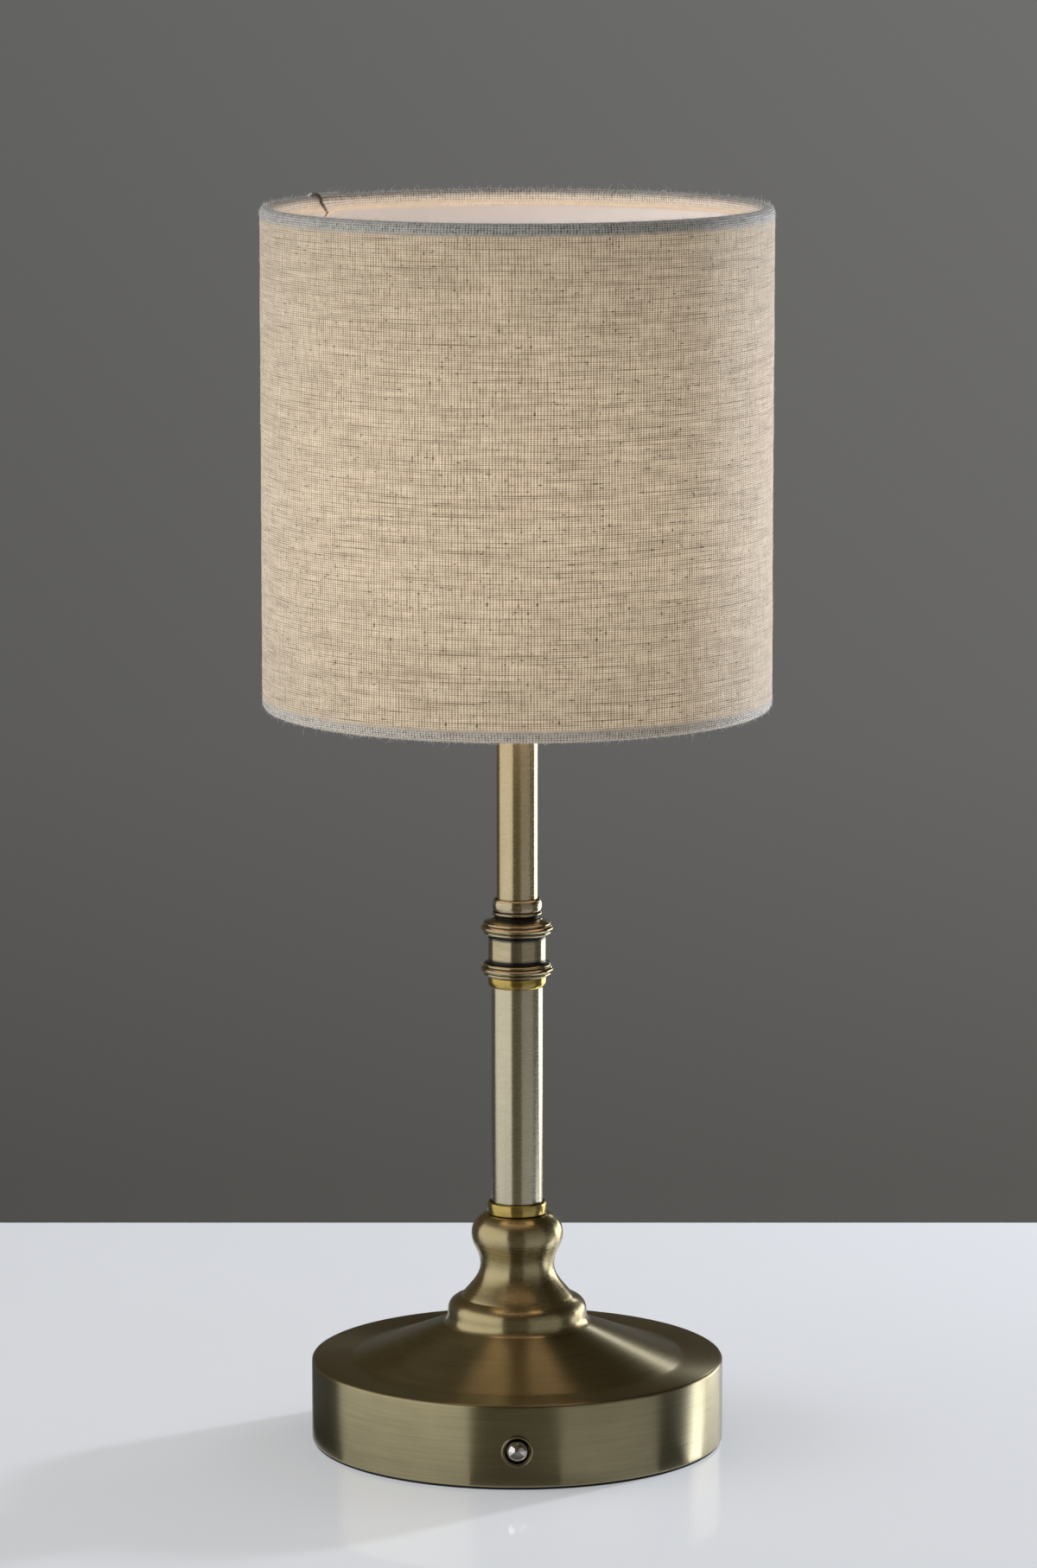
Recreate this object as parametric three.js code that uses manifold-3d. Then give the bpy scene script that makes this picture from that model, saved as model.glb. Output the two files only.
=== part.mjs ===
// A cordless table lamp: a linen drum shade on a turned antique-brass column, and a round
// weighted base that holds the battery, the charging board and the push button.
// Sizes are in millimetres, +Z is up, the origin is at the centre of the foot, and the
// button faces -Y.
import * as THREE from "three";
import { mergeVertices } from "three/addons/utils/BufferGeometryUtils.js";
import Module from "manifold-3d";

const wasm = await Module();
wasm.setup();

// Clearance between pieces that touch or fit into each other, and sides of round pieces
const GAP = 0.3;
const FINE = 48;
const MEDIUM = 24;
const SMALL = 12;

// Spun steel base shell
const BASE_R = 63.5;
const SHEET = 1;
const FOOT_REVEAL = 0.8; // height of the shell's lower edge above the table
const WALL_H = 25.3;
const LOWER_EDGE_R = 0.7;
const TOP_EDGE_R = 1.2;
const RIM_FLAT = 12.5; // width of the flat ring outside the cone
const CONE_RISE = 11.3;
const CONE_HOLLOW = 0.5; // how far the cone's slope sinks below a straight line
const WALL_CUT = 8; // length of the cuts through the wall, half of it outside

// What closes and weighs the base
const PAD_T = 1.6;
const PAD_MARGIN = 0.5; // between the pad or the plate and the shell's wall
const PLATE_T = 1.2;
const BALLAST_T = 4;
const BALLAST_MARGIN = 0.8; // between the ballast and the tray's posts
const SCREW_COUNT = 3;
const SCREW_R = 1.9;
const SCREW_L = 15;
const SCREW_HEAD_R = 3.6;
const SCREW_HEAD_T = 1.2;
const POST_WALL = 2; // plastic or metal round a screw
const POST_INSET = 4.3; // between the shell's wall and a screw post

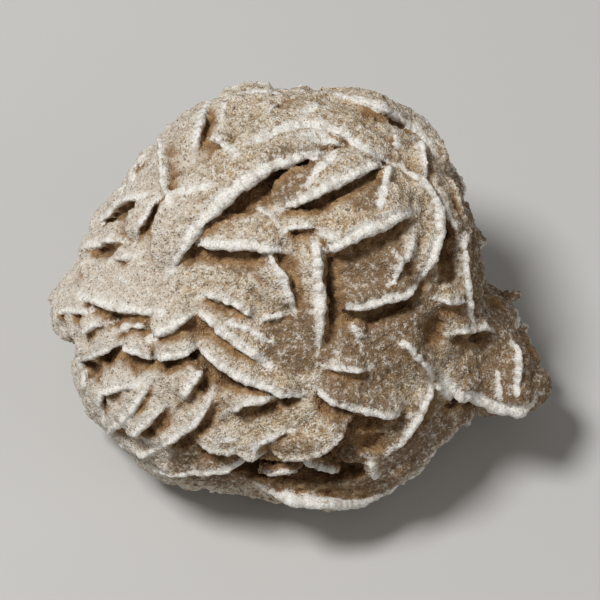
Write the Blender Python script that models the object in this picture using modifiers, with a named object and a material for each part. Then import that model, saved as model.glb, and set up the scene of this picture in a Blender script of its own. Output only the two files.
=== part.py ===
"""A gypsum sand rose: one solid cluster of gypsum blades grown through each other in sand.

Lengths are millimetres until finish() scales the solid to metres. +Z is up, and the rose lies on its worn
foot at z = 0 with the origin in the foot. Its show face looks up and forward, towards -Y.

The blades of the show face are drawn on a grid, as a mineral drawing is: STEP is one grid step, x runs to
the right and y runs down. The drawing plane passes through the heart of the rose and is seen from
SIGHT_DISTANCE, so a drawn point drops on to the body along its line of sight.
"""

import math
import random

import bmesh
import bpy
from mathutils import Matrix, Vector, noise
from mathutils.bvhtree import BVHTree
from mathutils.kdtree import KDTree

# The drawing grid and how it stands.
STEP = 0.15
GRID_MIDDLE = 300.0
SIGHT_DISTANCE = 450.0
FACE_RISE = math.radians(60.0)
HEART = Vector((0.0, 4.0, 23.0))
RIGHT = Vector((1.0, 0.0, 0.0))
UPWARD = Vector((0.0, math.sin(FACE_RISE), math.cos(FACE_RISE)))
OUTWARD = Vector((0.0, -math.cos(FACE_RISE), math.sin(FACE_RISE)))
EYE = HEART + OUTWARD * SIGHT_DISTANCE

# The rounded mass: its outline on the grid, clockwise from the left, and how deep it is each way.
MASS_MIDDLE = (265.0, 300.0)
MASS_FRONT = 18.0
MASS_BACK = 18.0
MASS_FULLNESS = 0.88
OUTLINE = [
    (68, 306), (82, 268), (99, 236), (119, 200), (138, 167), (158, 140), (206, 110), (245, 99),
    (300, 99), (345, 102), (381, 114), (417, 136), (440, 162), (457, 198), (470, 235), (474, 275),
    (472, 320), (463, 370), (449, 408), (431, 443), (411, 469), (374, 484), (322, 493), (275, 488),
    (225, 480), (165, 470), (128, 446), (108, 419), (95, 388), (80, 358), (70, 334),
]

# Lumps that grew on to the mass: grid middle, height over the drawing plane, half sizes along, across
# and outward, and the turn of the long way in degrees.
LUMPS = {
    "lobe_root": ((451, 330), -7.0, (12.0, 8.2, 13.0), -50.0),
    "right_lobe": ((477, 353), -6.0, (11.4, 6.8, 11.5), -42.0),
    "lobe_tip": ((518, 383), -5.0, (4.8, 4.2, 7.5), -20.0),
    "lower_right": ((424, 400), -3.0, (8.0, 6.5, 9.0), 40.0),
    "left_tip": ((74, 315), -1.0, (3.6, 4.6, 6.0), 20.0),
    "rosette": ((350, 235), 10.0, (13.0, 11.0, 8.5), -30.0),
    "near_ledge": ((300, 420), 1.0, (19.0, 7.0, 9.0), 4.0),
    "left_ledge": ((130, 380), -2.0, (9.0, 7.0, 10.0), -35.0),
}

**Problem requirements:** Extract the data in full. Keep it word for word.

**Correct answer:**
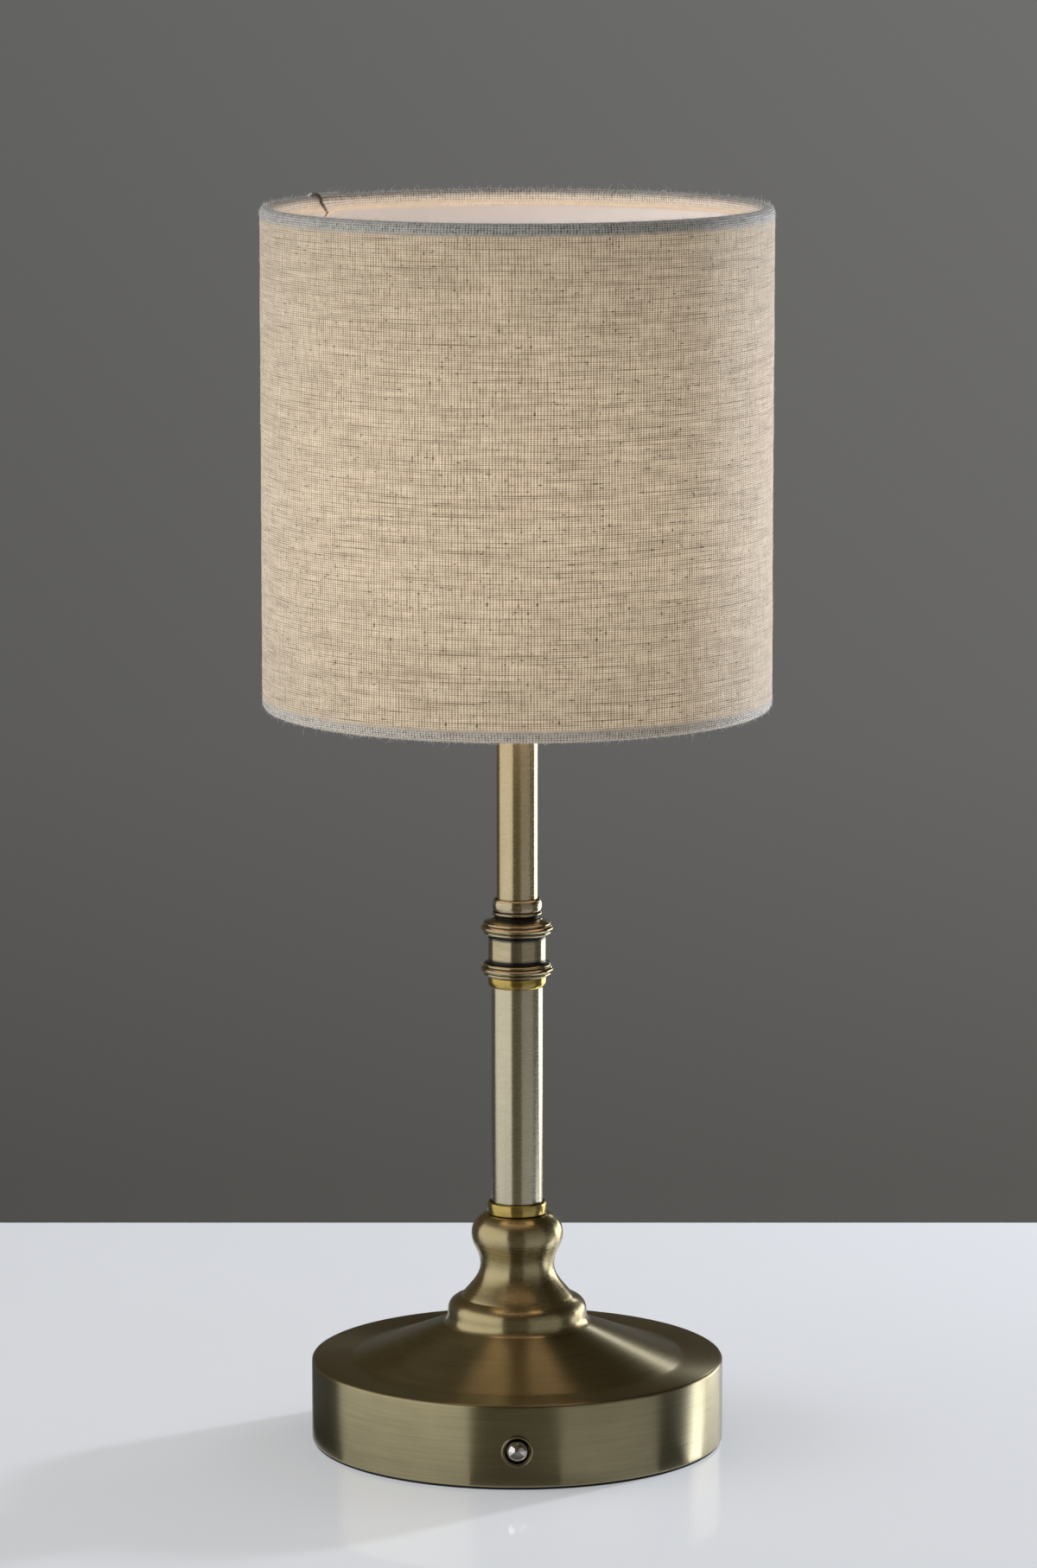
Recreate this object as parametric three.js code that uses manifold-3d. Then give the bpy scene script that makes this picture from that model, saved as model.glb. Output the two files only.
=== part.mjs ===
// A cordless table lamp: a linen drum shade on a turned antique-brass column, and a round
// weighted base that holds the battery, the charging board and the push button.
// Sizes are in millimetres, +Z is up, the origin is at the centre of the foot, and the
// button faces -Y.
import * as THREE from "three";
import { mergeVertices } from "three/addons/utils/BufferGeometryUtils.js";
import Module from "manifold-3d";

const wasm = await Module();
wasm.setup();

// Clearance between pieces that touch or fit into each other, and sides of round pieces
const GAP = 0.3;
const FINE = 48;
const MEDIUM = 24;
const SMALL = 12;

// Spun steel base shell
const BASE_R = 63.5;
const SHEET = 1;
const FOOT_REVEAL = 0.8; // height of the shell's lower edge above the table
const WALL_H = 25.3;
const LOWER_EDGE_R = 0.7;
const TOP_EDGE_R = 1.2;
const RIM_FLAT = 12.5; // width of the flat ring outside the cone
const CONE_RISE = 11.3;
const CONE_HOLLOW = 0.5; // how far the cone's slope sinks below a straight line
const WALL_CUT = 8; // length of the cuts through the wall, half of it outside

// What closes and weighs the base
const PAD_T = 1.6;
const PAD_MARGIN = 0.5; // between the pad or the plate and the shell's wall
const PLATE_T = 1.2;
const BALLAST_T = 4;
const BALLAST_MARGIN = 0.8; // between the ballast and the tray's posts
const SCREW_COUNT = 3;
const SCREW_R = 1.9;
const SCREW_L = 15;
const SCREW_HEAD_R = 3.6;
const SCREW_HEAD_T = 1.2;
const POST_WALL = 2; // plastic or metal round a screw
const POST_INSET = 4.3; // between the shell's wall and a screw post

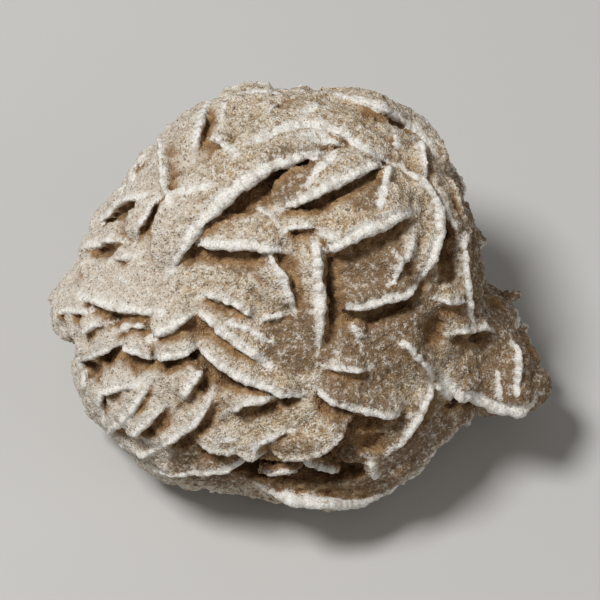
Write the Blender Python script that models the object in this picture using modifiers, with a named object and a material for each part. Then import that model, saved as model.glb, and set up the scene of this picture in a Blender script of its own. Output only the two files.
=== part.py ===
"""A gypsum sand rose: one solid cluster of gypsum blades grown through each other in sand.

Lengths are millimetres until finish() scales the solid to metres. +Z is up, and the rose lies on its worn
foot at z = 0 with the origin in the foot. Its show face looks up and forward, towards -Y.

The blades of the show face are drawn on a grid, as a mineral drawing is: STEP is one grid step, x runs to
the right and y runs down. The drawing plane passes through the heart of the rose and is seen from
SIGHT_DISTANCE, so a drawn point drops on to the body along its line of sight.
"""

import math
import random

import bmesh
import bpy
from mathutils import Matrix, Vector, noise
from mathutils.bvhtree import BVHTree
from mathutils.kdtree import KDTree

# The drawing grid and how it stands.
STEP = 0.15
GRID_MIDDLE = 300.0
SIGHT_DISTANCE = 450.0
FACE_RISE = math.radians(60.0)
HEART = Vector((0.0, 4.0, 23.0))
RIGHT = Vector((1.0, 0.0, 0.0))
UPWARD = Vector((0.0, math.sin(FACE_RISE), math.cos(FACE_RISE)))
OUTWARD = Vector((0.0, -math.cos(FACE_RISE), math.sin(FACE_RISE)))
EYE = HEART + OUTWARD * SIGHT_DISTANCE

# The rounded mass: its outline on the grid, clockwise from the left, and how deep it is each way.
MASS_MIDDLE = (265.0, 300.0)
MASS_FRONT = 18.0
MASS_BACK = 18.0
MASS_FULLNESS = 0.88
OUTLINE = [
    (68, 306), (82, 268), (99, 236), (119, 200), (138, 167), (158, 140), (206, 110), (245, 99),
    (300, 99), (345, 102), (381, 114), (417, 136), (440, 162), (457, 198), (470, 235), (474, 275),
    (472, 320), (463, 370), (449, 408), (431, 443), (411, 469), (374, 484), (322, 493), (275, 488),
    (225, 480), (165, 470), (128, 446), (108, 419), (95, 388), (80, 358), (70, 334),
]

# Lumps that grew on to the mass: grid middle, height over the drawing plane, half sizes along, across
# and outward, and the turn of the long way in degrees.
LUMPS = {
    "lobe_root": ((451, 330), -7.0, (12.0, 8.2, 13.0), -50.0),
    "right_lobe": ((477, 353), -6.0, (11.4, 6.8, 11.5), -42.0),
    "lobe_tip": ((518, 383), -5.0, (4.8, 4.2, 7.5), -20.0),
    "lower_right": ((424, 400), -3.0, (8.0, 6.5, 9.0), 40.0),
    "left_tip": ((74, 315), -1.0, (3.6, 4.6, 6.0), 20.0),
    "rosette": ((350, 235), 10.0, (13.0, 11.0, 8.5), -30.0),
    "near_ledge": ((300, 420), 1.0, (19.0, 7.0, 9.0), 4.0),
    "left_ledge": ((130, 380), -2.0, (9.0, 7.0, 10.0), -35.0),
}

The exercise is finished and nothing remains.